# DATASET EXTRACT
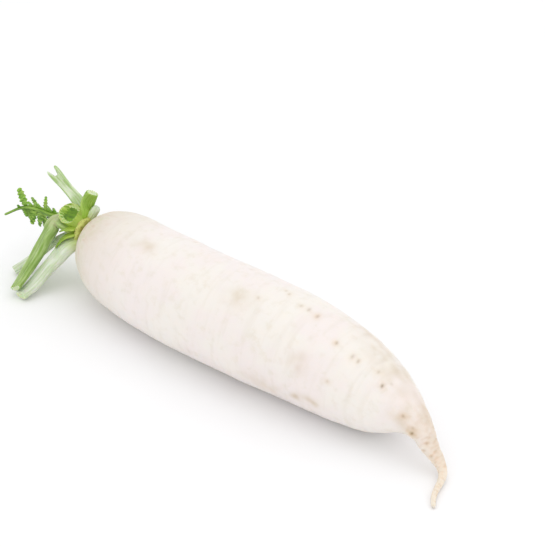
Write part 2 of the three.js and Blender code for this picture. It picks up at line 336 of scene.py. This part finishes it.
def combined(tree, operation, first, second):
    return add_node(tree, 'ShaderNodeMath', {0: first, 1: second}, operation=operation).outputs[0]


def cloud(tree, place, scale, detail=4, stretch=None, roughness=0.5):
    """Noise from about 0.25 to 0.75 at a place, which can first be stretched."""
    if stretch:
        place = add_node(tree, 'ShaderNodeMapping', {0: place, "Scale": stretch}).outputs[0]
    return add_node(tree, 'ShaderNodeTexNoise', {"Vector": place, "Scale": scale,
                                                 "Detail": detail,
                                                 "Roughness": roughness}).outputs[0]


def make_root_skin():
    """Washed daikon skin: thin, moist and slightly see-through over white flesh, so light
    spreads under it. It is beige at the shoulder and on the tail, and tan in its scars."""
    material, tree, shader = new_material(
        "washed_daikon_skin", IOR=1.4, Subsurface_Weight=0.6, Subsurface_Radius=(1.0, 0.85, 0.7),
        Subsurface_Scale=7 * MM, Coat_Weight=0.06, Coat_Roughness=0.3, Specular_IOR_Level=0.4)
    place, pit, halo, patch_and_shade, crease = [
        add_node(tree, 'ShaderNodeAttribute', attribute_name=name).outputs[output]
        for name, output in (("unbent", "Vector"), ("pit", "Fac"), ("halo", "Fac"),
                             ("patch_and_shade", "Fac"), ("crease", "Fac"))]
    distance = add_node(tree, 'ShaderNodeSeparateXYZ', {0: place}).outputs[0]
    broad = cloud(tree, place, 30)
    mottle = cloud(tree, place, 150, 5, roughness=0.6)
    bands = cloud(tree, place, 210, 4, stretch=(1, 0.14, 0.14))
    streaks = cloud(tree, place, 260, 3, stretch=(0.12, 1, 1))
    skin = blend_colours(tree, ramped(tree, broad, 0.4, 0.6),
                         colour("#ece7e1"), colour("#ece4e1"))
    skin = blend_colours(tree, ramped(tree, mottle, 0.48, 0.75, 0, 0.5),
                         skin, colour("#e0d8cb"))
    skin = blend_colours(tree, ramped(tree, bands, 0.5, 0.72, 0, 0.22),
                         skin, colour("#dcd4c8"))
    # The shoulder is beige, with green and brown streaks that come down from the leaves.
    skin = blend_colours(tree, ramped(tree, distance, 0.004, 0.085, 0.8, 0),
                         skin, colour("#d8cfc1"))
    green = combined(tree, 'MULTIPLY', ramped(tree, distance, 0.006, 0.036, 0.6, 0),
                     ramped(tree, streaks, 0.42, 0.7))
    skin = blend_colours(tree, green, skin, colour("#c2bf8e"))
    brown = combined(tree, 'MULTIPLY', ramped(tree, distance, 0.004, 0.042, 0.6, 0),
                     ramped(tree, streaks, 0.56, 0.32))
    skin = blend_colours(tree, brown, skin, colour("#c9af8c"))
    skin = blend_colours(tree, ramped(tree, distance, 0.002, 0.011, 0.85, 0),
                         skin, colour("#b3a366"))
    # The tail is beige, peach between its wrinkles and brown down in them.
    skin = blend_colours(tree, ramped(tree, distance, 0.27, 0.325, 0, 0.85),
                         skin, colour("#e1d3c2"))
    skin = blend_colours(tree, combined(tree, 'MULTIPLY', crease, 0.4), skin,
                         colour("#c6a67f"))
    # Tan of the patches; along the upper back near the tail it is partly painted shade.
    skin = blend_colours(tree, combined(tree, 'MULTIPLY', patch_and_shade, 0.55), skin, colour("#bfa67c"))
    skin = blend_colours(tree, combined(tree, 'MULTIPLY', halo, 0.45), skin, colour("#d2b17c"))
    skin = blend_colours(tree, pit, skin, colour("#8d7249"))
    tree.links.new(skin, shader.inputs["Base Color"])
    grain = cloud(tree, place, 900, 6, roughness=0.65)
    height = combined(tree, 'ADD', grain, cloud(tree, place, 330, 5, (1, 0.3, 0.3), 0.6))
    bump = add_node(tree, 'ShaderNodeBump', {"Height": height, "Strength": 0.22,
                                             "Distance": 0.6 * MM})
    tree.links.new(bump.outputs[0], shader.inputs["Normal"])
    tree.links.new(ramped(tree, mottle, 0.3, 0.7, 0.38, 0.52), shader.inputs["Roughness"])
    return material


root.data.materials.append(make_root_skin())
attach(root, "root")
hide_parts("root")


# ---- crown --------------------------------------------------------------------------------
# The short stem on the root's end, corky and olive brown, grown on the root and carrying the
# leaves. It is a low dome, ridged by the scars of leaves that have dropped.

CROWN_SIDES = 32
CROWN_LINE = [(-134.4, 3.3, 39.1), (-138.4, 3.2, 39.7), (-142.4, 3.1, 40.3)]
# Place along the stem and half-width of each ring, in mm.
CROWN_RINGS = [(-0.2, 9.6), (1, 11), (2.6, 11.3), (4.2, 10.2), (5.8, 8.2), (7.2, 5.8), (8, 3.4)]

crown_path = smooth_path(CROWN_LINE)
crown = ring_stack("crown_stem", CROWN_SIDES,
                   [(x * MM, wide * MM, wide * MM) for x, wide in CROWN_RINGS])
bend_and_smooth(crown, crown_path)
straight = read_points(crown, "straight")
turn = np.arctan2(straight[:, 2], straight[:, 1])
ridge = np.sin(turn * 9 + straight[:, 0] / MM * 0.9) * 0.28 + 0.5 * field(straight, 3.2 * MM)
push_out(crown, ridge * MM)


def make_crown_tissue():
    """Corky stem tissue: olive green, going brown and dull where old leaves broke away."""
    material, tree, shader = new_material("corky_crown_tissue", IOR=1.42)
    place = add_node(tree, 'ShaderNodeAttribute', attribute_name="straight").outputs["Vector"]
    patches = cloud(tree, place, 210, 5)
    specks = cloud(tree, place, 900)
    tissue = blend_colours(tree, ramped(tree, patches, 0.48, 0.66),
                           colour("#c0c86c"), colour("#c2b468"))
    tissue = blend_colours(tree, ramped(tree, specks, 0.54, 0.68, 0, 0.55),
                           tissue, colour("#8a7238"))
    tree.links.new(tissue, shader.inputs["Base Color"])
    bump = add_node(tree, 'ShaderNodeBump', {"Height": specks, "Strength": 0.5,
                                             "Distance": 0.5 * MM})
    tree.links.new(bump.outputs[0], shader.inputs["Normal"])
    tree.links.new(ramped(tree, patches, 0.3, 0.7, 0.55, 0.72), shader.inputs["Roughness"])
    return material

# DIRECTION
Could you quote the material above in full, exactly as it stands?

# WRITTEN SOLUTION
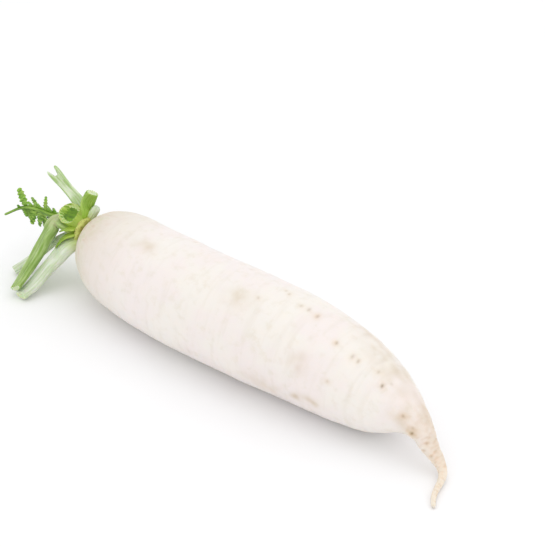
Write part 2 of the three.js and Blender code for this picture. It picks up at line 336 of scene.py. This part finishes it.
def combined(tree, operation, first, second):
    return add_node(tree, 'ShaderNodeMath', {0: first, 1: second}, operation=operation).outputs[0]


def cloud(tree, place, scale, detail=4, stretch=None, roughness=0.5):
    """Noise from about 0.25 to 0.75 at a place, which can first be stretched."""
    if stretch:
        place = add_node(tree, 'ShaderNodeMapping', {0: place, "Scale": stretch}).outputs[0]
    return add_node(tree, 'ShaderNodeTexNoise', {"Vector": place, "Scale": scale,
                                                 "Detail": detail,
                                                 "Roughness": roughness}).outputs[0]


def make_root_skin():
    """Washed daikon skin: thin, moist and slightly see-through over white flesh, so light
    spreads under it. It is beige at the shoulder and on the tail, and tan in its scars."""
    material, tree, shader = new_material(
        "washed_daikon_skin", IOR=1.4, Subsurface_Weight=0.6, Subsurface_Radius=(1.0, 0.85, 0.7),
        Subsurface_Scale=7 * MM, Coat_Weight=0.06, Coat_Roughness=0.3, Specular_IOR_Level=0.4)
    place, pit, halo, patch_and_shade, crease = [
        add_node(tree, 'ShaderNodeAttribute', attribute_name=name).outputs[output]
        for name, output in (("unbent", "Vector"), ("pit", "Fac"), ("halo", "Fac"),
                             ("patch_and_shade", "Fac"), ("crease", "Fac"))]
    distance = add_node(tree, 'ShaderNodeSeparateXYZ', {0: place}).outputs[0]
    broad = cloud(tree, place, 30)
    mottle = cloud(tree, place, 150, 5, roughness=0.6)
    bands = cloud(tree, place, 210, 4, stretch=(1, 0.14, 0.14))
    streaks = cloud(tree, place, 260, 3, stretch=(0.12, 1, 1))
    skin = blend_colours(tree, ramped(tree, broad, 0.4, 0.6),
                         colour("#ece7e1"), colour("#ece4e1"))
    skin = blend_colours(tree, ramped(tree, mottle, 0.48, 0.75, 0, 0.5),
                         skin, colour("#e0d8cb"))
    skin = blend_colours(tree, ramped(tree, bands, 0.5, 0.72, 0, 0.22),
                         skin, colour("#dcd4c8"))
    # The shoulder is beige, with green and brown streaks that come down from the leaves.
    skin = blend_colours(tree, ramped(tree, distance, 0.004, 0.085, 0.8, 0),
                         skin, colour("#d8cfc1"))
    green = combined(tree, 'MULTIPLY', ramped(tree, distance, 0.006, 0.036, 0.6, 0),
                     ramped(tree, streaks, 0.42, 0.7))
    skin = blend_colours(tree, green, skin, colour("#c2bf8e"))
    brown = combined(tree, 'MULTIPLY', ramped(tree, distance, 0.004, 0.042, 0.6, 0),
                     ramped(tree, streaks, 0.56, 0.32))
    skin = blend_colours(tree, brown, skin, colour("#c9af8c"))
    skin = blend_colours(tree, ramped(tree, distance, 0.002, 0.011, 0.85, 0),
                         skin, colour("#b3a366"))
    # The tail is beige, peach between its wrinkles and brown down in them.
    skin = blend_colours(tree, ramped(tree, distance, 0.27, 0.325, 0, 0.85),
                         skin, colour("#e1d3c2"))
    skin = blend_colours(tree, combined(tree, 'MULTIPLY', crease, 0.4), skin,
                         colour("#c6a67f"))
    # Tan of the patches; along the upper back near the tail it is partly painted shade.
    skin = blend_colours(tree, combined(tree, 'MULTIPLY', patch_and_shade, 0.55), skin, colour("#bfa67c"))
    skin = blend_colours(tree, combined(tree, 'MULTIPLY', halo, 0.45), skin, colour("#d2b17c"))
    skin = blend_colours(tree, pit, skin, colour("#8d7249"))
    tree.links.new(skin, shader.inputs["Base Color"])
    grain = cloud(tree, place, 900, 6, roughness=0.65)
    height = combined(tree, 'ADD', grain, cloud(tree, place, 330, 5, (1, 0.3, 0.3), 0.6))
    bump = add_node(tree, 'ShaderNodeBump', {"Height": height, "Strength": 0.22,
                                             "Distance": 0.6 * MM})
    tree.links.new(bump.outputs[0], shader.inputs["Normal"])
    tree.links.new(ramped(tree, mottle, 0.3, 0.7, 0.38, 0.52), shader.inputs["Roughness"])
    return material


root.data.materials.append(make_root_skin())
attach(root, "root")
hide_parts("root")


# ---- crown --------------------------------------------------------------------------------
# The short stem on the root's end, corky and olive brown, grown on the root and carrying the
# leaves. It is a low dome, ridged by the scars of leaves that have dropped.

CROWN_SIDES = 32
CROWN_LINE = [(-134.4, 3.3, 39.1), (-138.4, 3.2, 39.7), (-142.4, 3.1, 40.3)]
# Place along the stem and half-width of each ring, in mm.
CROWN_RINGS = [(-0.2, 9.6), (1, 11), (2.6, 11.3), (4.2, 10.2), (5.8, 8.2), (7.2, 5.8), (8, 3.4)]

crown_path = smooth_path(CROWN_LINE)
crown = ring_stack("crown_stem", CROWN_SIDES,
                   [(x * MM, wide * MM, wide * MM) for x, wide in CROWN_RINGS])
bend_and_smooth(crown, crown_path)
straight = read_points(crown, "straight")
turn = np.arctan2(straight[:, 2], straight[:, 1])
ridge = np.sin(turn * 9 + straight[:, 0] / MM * 0.9) * 0.28 + 0.5 * field(straight, 3.2 * MM)
push_out(crown, ridge * MM)


def make_crown_tissue():
    """Corky stem tissue: olive green, going brown and dull where old leaves broke away."""
    material, tree, shader = new_material("corky_crown_tissue", IOR=1.42)
    place = add_node(tree, 'ShaderNodeAttribute', attribute_name="straight").outputs["Vector"]
    patches = cloud(tree, place, 210, 5)
    specks = cloud(tree, place, 900)
    tissue = blend_colours(tree, ramped(tree, patches, 0.48, 0.66),
                           colour("#c0c86c"), colour("#c2b468"))
    tissue = blend_colours(tree, ramped(tree, specks, 0.54, 0.68, 0, 0.55),
                           tissue, colour("#8a7238"))
    tree.links.new(tissue, shader.inputs["Base Color"])
    bump = add_node(tree, 'ShaderNodeBump', {"Height": specks, "Strength": 0.5,
                                             "Distance": 0.5 * MM})
    tree.links.new(bump.outputs[0], shader.inputs["Normal"])
    tree.links.new(ramped(tree, patches, 0.3, 0.7, 0.55, 0.72), shader.inputs["Roughness"])
    return material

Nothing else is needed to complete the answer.